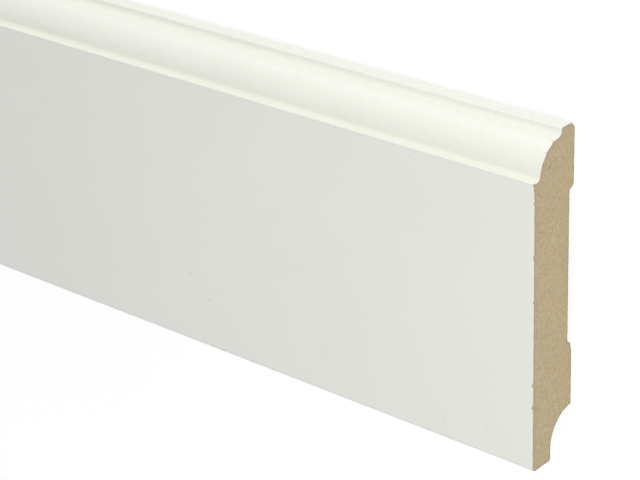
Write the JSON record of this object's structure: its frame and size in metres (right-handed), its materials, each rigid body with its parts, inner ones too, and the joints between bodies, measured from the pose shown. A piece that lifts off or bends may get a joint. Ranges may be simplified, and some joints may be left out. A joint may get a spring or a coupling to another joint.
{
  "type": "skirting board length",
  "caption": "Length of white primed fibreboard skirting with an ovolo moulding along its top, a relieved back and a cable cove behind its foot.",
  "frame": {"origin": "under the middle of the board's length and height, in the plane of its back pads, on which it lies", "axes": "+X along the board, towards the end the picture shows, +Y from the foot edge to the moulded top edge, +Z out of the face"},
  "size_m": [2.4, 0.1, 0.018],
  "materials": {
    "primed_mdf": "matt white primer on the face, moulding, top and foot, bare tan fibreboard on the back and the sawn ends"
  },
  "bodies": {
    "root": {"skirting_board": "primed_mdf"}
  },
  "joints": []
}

****************************************

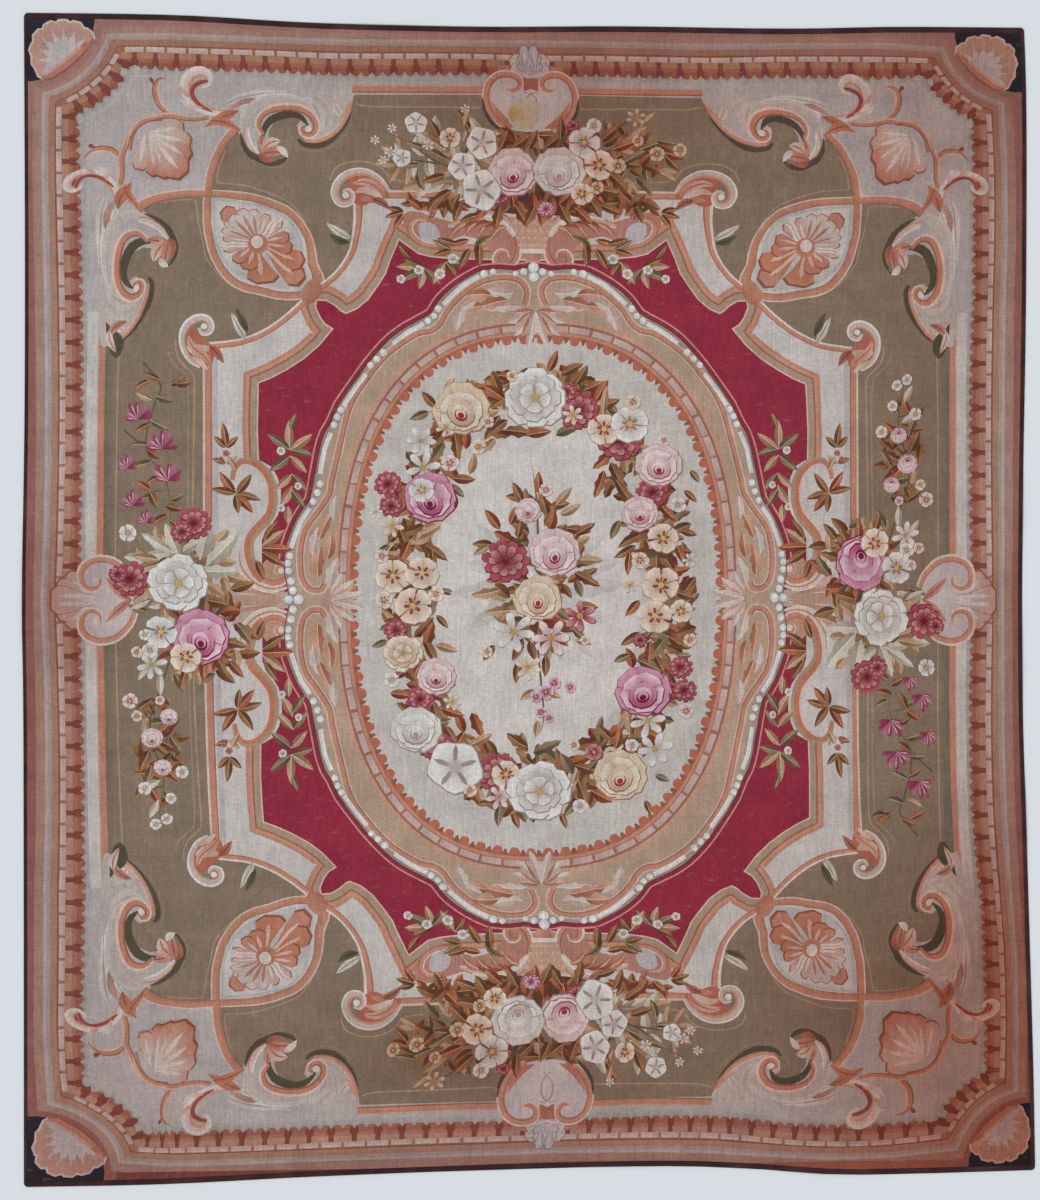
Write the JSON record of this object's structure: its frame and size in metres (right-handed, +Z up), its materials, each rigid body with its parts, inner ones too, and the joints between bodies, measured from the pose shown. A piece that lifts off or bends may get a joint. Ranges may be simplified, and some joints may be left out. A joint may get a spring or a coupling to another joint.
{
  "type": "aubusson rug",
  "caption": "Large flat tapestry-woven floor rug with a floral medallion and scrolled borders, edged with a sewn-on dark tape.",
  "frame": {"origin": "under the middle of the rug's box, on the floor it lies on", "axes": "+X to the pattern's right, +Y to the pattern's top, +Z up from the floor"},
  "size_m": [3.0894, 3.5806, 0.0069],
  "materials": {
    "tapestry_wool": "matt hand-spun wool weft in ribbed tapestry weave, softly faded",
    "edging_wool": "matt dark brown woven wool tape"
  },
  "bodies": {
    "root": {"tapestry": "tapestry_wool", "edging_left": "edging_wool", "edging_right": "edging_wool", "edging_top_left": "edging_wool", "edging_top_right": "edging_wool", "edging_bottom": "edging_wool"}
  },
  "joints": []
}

****************************************

## [SET PROBLEM]
From the data, list each line in which the string "frame" appears.

## [REPLY]
Write the JSON record of this object's structure: its frame and size in metres (right-handed), its materials, each rigid body with its parts, inner ones too, and the joints between bodies, measured from the pose shown. A piece that lifts off or bends may get a joint. Ranges may be simplified, and some joints may be left out. A joint may get a spring or a coupling to another joint.
  "frame": {"origin": "under the middle of the board's length and height, in the plane of its back pads, on which it lies", "axes": "+X along the board, towards the end the picture shows, +Y from the foot edge to the moulded top edge, +Z out of the face"},
Write the JSON record of this object's structure: its frame and size in metres (right-handed, +Z up), its materials, each rigid body with its parts, inner ones too, and the joints between bodies, measured from the pose shown. A piece that lifts off or bends may get a joint. Ranges may be simplified, and some joints may be left out. A joint may get a spring or a coupling to another joint.
  "frame": {"origin": "under the middle of the rug's box, on the floor it lies on", "axes": "+X to the pattern's right, +Y to the pattern's top, +Z up from the floor"},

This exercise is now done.